Provided material>

..............................

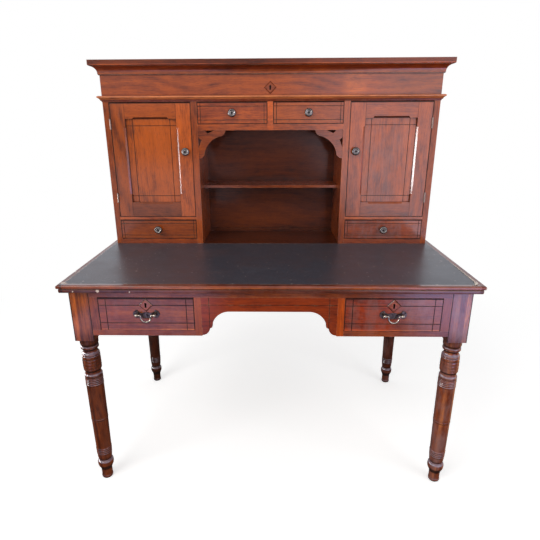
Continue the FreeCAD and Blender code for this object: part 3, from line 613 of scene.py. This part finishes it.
# Pale marks in the leather: x, y, radius and strength
LEATHER_MARKS = (
    (-0.5802, -0.3362, 0.0028, 0.9), (-0.4800, -0.3419, 0.0035, 0.4), (-0.4666, -0.1545, 0.0026, 0.7),
    (-0.4432, -0.2343, 0.0040, 0.6), (-0.4562, -0.1162, 0.0026, 0.7), (-0.4164, -0.0177, 0.0026, 0.5),
    (-0.5235, -0.0854, 0.0030, 0.4), (-0.3291, -0.3287, 0.0020, 0.5), (0.5078, -0.3590, 0.0026, 0.9),
    (0.6049, -0.1150, 0.0060, 0.3), (0.2980, -0.0500, 0.0030, 0.3), (0.1200, -0.2400, 0.0022, 0.4),
)


def torn_leather_mask(place, low, high):
    """A mask that is high along the edges and at the front corners, where the leather is torn."""
    x, y, _ = place.parts()
    ragged = place.noise(46.0, 5, 0.7) - 0.5
    front_gap = y - low.y
    side_reach = front_gap.ramp(0.30, 0.0) * (x > 0.0).blend(0.0022, 0.0042)
    edges = [ragged * 0.016 + (high.x - abs(x)) < side_reach,
             (ragged * 0.014 + front_gap < 0.0006) * 0.5,
             (ragged * -0.014 + (high.y - y) < 0.0008) * 0.5]
    corners = [spot(place, (side * (high.x - 0.004), low.y + 0.005, high.z), 0.007) for side in (-1, 1)]
    return most(edges + corners)


def leather_material(name):
    """Black writing leather, rubbed brown in places, scuffed, dusty and torn at its edges."""
    palette = bpy.context.scene.desk_leather
    low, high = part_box("writing_leather")
    material, tree, shader = new_material(name, specular=0.62)
    place = place_in(tree)
    clouds = place.noise(14.0, 4, 0.65)
    fine = place.noise(190.0, 3, 0.6)
    rubbed = (clouds * 0.5 + place.noise(3.2, 4, 0.6, 0.4)).ramp(0.66, 0.98)
    colour = (rubbed * 0.55).mix(palette.leather, palette.rubbed)
    colour = fine.ramp(0.45, 0.75, 0.0, 0.5).mix(colour, scaled(palette.leather, 2.4))
    haze = place.stretch(1.0, 2.2, 1.0).noise(5.5, 5, 0.7).ramp(0.5, 0.85)
    colour = (haze * 0.14).mix(colour, shade(120, 124, 136))
    lines = scratches(tree, vector=place, amount=0.3)
    dust = specks(tree, vector=place, spacing=0.036, size=0.075, share=0.35)
    dots = specks(tree, vector=place, spacing=0.011, size=0.11, share=0.12)
    colour = most([lines, dust * 0.8, dots * 0.42]).mix(colour, shade(150, 142, 138))
    marks = [spot(place, (x, y, high.z), radius) * share for x, y, radius, share in LEATHER_MARKS]
    colour = most(marks).mix(colour, shade(196, 184, 172))
    ring = place.away((0.335, -0.165, high.z)).near(0.029, 0.0004, 0.0012) * clouds.ramp(0.35, 0.6)
    colour = (ring * 0.5).mix(colour, shade(132, 116, 92))
    torn = torn_leather_mask(place, low, high)
    hide = clouds.ramp(0.35, 0.65).mix(palette.torn, shade(150, 112, 84))
    feed(shader["Base Color"], (torn * 0.85).mix(colour, hide))
    feed(shader["Roughness"], clouds * 0.16 + 0.27 + (fine - 0.5) * 0.12 + torn * 0.4)
    pebble = signal(tree, "ShaderNodeTexVoronoi", "Distance", {"Vector": place, "Scale": 480.0}, feature="F1")
    waves = place.stretch(0.6, 1.4, 1.0).noise(9.0, 2)
    raise_surface(shader, pebble * 0.18 + waves * 0.9 + lines * -0.4, 0.0007)
    return material


def dress(names, material):
    """Gives CAD nodes a finish in place of the one they came with."""
    for name in names:
        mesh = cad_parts[name].data
        mesh.materials.clear()
        mesh.materials.append(material)


def varnish(name, *pieces, **look):
    """Dresses the piece of that name, or the pieces listed, with a wood."""
    dress(pieces or [name], wood_material(name, **look))


# Stage

def add_object(name, data):
    made = bpy.data.objects.new(name, data)
    bpy.context.scene.collection.objects.link(made)
    return made


def set_camera(settings):
    camera = add_object("camera", bpy.data.cameras.new("camera"))
    camera.data.lens = settings.lens
    camera.data.shift_x = settings.side_shift
    camera.matrix_world = (
        Matrix.Translation(settings.camera_place) @ Matrix.Rotation(-settings.heading, 4, "Z")
        @ Matrix.Rotation(math.pi / 2 - settings.tilt, 4, "X") @ Matrix.Rotation(settings.roll, 4, "Z"))
    bpy.context.scene.camera = camera


def add_light(name, place, target, size, power, colour):
    """A soft rectangular light that faces a target."""
    lamp = bpy.data.lights.new(name, "AREA")
    lamp.shape = "RECTANGLE"
    lamp.size, lamp.size_y = size
    lamp.energy = power
    lamp.color = colour
    light = add_object(name, lamp)
    light.location = place
    light.rotation_euler = (Vector(target) - Vector(place)).to_track_quat("-Z", "Y").to_euler()
    return light


def ray(tree, kind):
    return signal(tree, "ShaderNodeLightPath", f"Is {kind} Ray")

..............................

Aim of the exercise> From the listing above, reproduce all the lines exactly.

Written response>
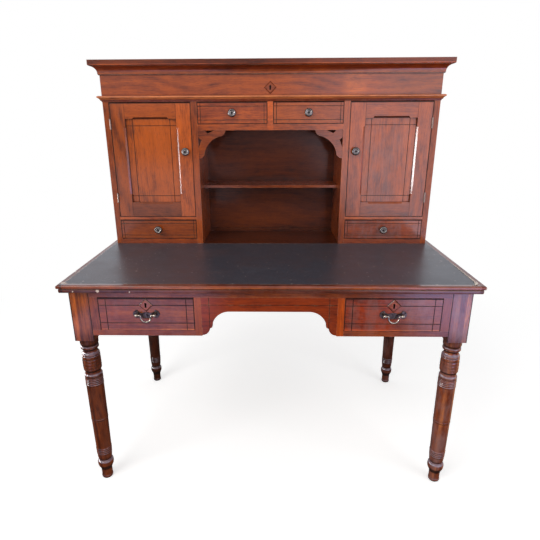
Continue the FreeCAD and Blender code for this object: part 3, from line 613 of scene.py. This part finishes it.
# Pale marks in the leather: x, y, radius and strength
LEATHER_MARKS = (
    (-0.5802, -0.3362, 0.0028, 0.9), (-0.4800, -0.3419, 0.0035, 0.4), (-0.4666, -0.1545, 0.0026, 0.7),
    (-0.4432, -0.2343, 0.0040, 0.6), (-0.4562, -0.1162, 0.0026, 0.7), (-0.4164, -0.0177, 0.0026, 0.5),
    (-0.5235, -0.0854, 0.0030, 0.4), (-0.3291, -0.3287, 0.0020, 0.5), (0.5078, -0.3590, 0.0026, 0.9),
    (0.6049, -0.1150, 0.0060, 0.3), (0.2980, -0.0500, 0.0030, 0.3), (0.1200, -0.2400, 0.0022, 0.4),
)


def torn_leather_mask(place, low, high):
    """A mask that is high along the edges and at the front corners, where the leather is torn."""
    x, y, _ = place.parts()
    ragged = place.noise(46.0, 5, 0.7) - 0.5
    front_gap = y - low.y
    side_reach = front_gap.ramp(0.30, 0.0) * (x > 0.0).blend(0.0022, 0.0042)
    edges = [ragged * 0.016 + (high.x - abs(x)) < side_reach,
             (ragged * 0.014 + front_gap < 0.0006) * 0.5,
             (ragged * -0.014 + (high.y - y) < 0.0008) * 0.5]
    corners = [spot(place, (side * (high.x - 0.004), low.y + 0.005, high.z), 0.007) for side in (-1, 1)]
    return most(edges + corners)


def leather_material(name):
    """Black writing leather, rubbed brown in places, scuffed, dusty and torn at its edges."""
    palette = bpy.context.scene.desk_leather
    low, high = part_box("writing_leather")
    material, tree, shader = new_material(name, specular=0.62)
    place = place_in(tree)
    clouds = place.noise(14.0, 4, 0.65)
    fine = place.noise(190.0, 3, 0.6)
    rubbed = (clouds * 0.5 + place.noise(3.2, 4, 0.6, 0.4)).ramp(0.66, 0.98)
    colour = (rubbed * 0.55).mix(palette.leather, palette.rubbed)
    colour = fine.ramp(0.45, 0.75, 0.0, 0.5).mix(colour, scaled(palette.leather, 2.4))
    haze = place.stretch(1.0, 2.2, 1.0).noise(5.5, 5, 0.7).ramp(0.5, 0.85)
    colour = (haze * 0.14).mix(colour, shade(120, 124, 136))
    lines = scratches(tree, vector=place, amount=0.3)
    dust = specks(tree, vector=place, spacing=0.036, size=0.075, share=0.35)
    dots = specks(tree, vector=place, spacing=0.011, size=0.11, share=0.12)
    colour = most([lines, dust * 0.8, dots * 0.42]).mix(colour, shade(150, 142, 138))
    marks = [spot(place, (x, y, high.z), radius) * share for x, y, radius, share in LEATHER_MARKS]
    colour = most(marks).mix(colour, shade(196, 184, 172))
    ring = place.away((0.335, -0.165, high.z)).near(0.029, 0.0004, 0.0012) * clouds.ramp(0.35, 0.6)
    colour = (ring * 0.5).mix(colour, shade(132, 116, 92))
    torn = torn_leather_mask(place, low, high)
    hide = clouds.ramp(0.35, 0.65).mix(palette.torn, shade(150, 112, 84))
    feed(shader["Base Color"], (torn * 0.85).mix(colour, hide))
    feed(shader["Roughness"], clouds * 0.16 + 0.27 + (fine - 0.5) * 0.12 + torn * 0.4)
    pebble = signal(tree, "ShaderNodeTexVoronoi", "Distance", {"Vector": place, "Scale": 480.0}, feature="F1")
    waves = place.stretch(0.6, 1.4, 1.0).noise(9.0, 2)
    raise_surface(shader, pebble * 0.18 + waves * 0.9 + lines * -0.4, 0.0007)
    return material


def dress(names, material):
    """Gives CAD nodes a finish in place of the one they came with."""
    for name in names:
        mesh = cad_parts[name].data
        mesh.materials.clear()
        mesh.materials.append(material)


def varnish(name, *pieces, **look):
    """Dresses the piece of that name, or the pieces listed, with a wood."""
    dress(pieces or [name], wood_material(name, **look))


# Stage

def add_object(name, data):
    made = bpy.data.objects.new(name, data)
    bpy.context.scene.collection.objects.link(made)
    return made


def set_camera(settings):
    camera = add_object("camera", bpy.data.cameras.new("camera"))
    camera.data.lens = settings.lens
    camera.data.shift_x = settings.side_shift
    camera.matrix_world = (
        Matrix.Translation(settings.camera_place) @ Matrix.Rotation(-settings.heading, 4, "Z")
        @ Matrix.Rotation(math.pi / 2 - settings.tilt, 4, "X") @ Matrix.Rotation(settings.roll, 4, "Z"))
    bpy.context.scene.camera = camera


def add_light(name, place, target, size, power, colour):
    """A soft rectangular light that faces a target."""
    lamp = bpy.data.lights.new(name, "AREA")
    lamp.shape = "RECTANGLE"
    lamp.size, lamp.size_y = size
    lamp.energy = power
    lamp.color = colour
    light = add_object(name, lamp)
    light.location = place
    light.rotation_euler = (Vector(target) - Vector(place)).to_track_quat("-Z", "Y").to_euler()
    return light


def ray(tree, kind):
    return signal(tree, "ShaderNodeLightPath", f"Is {kind} Ray")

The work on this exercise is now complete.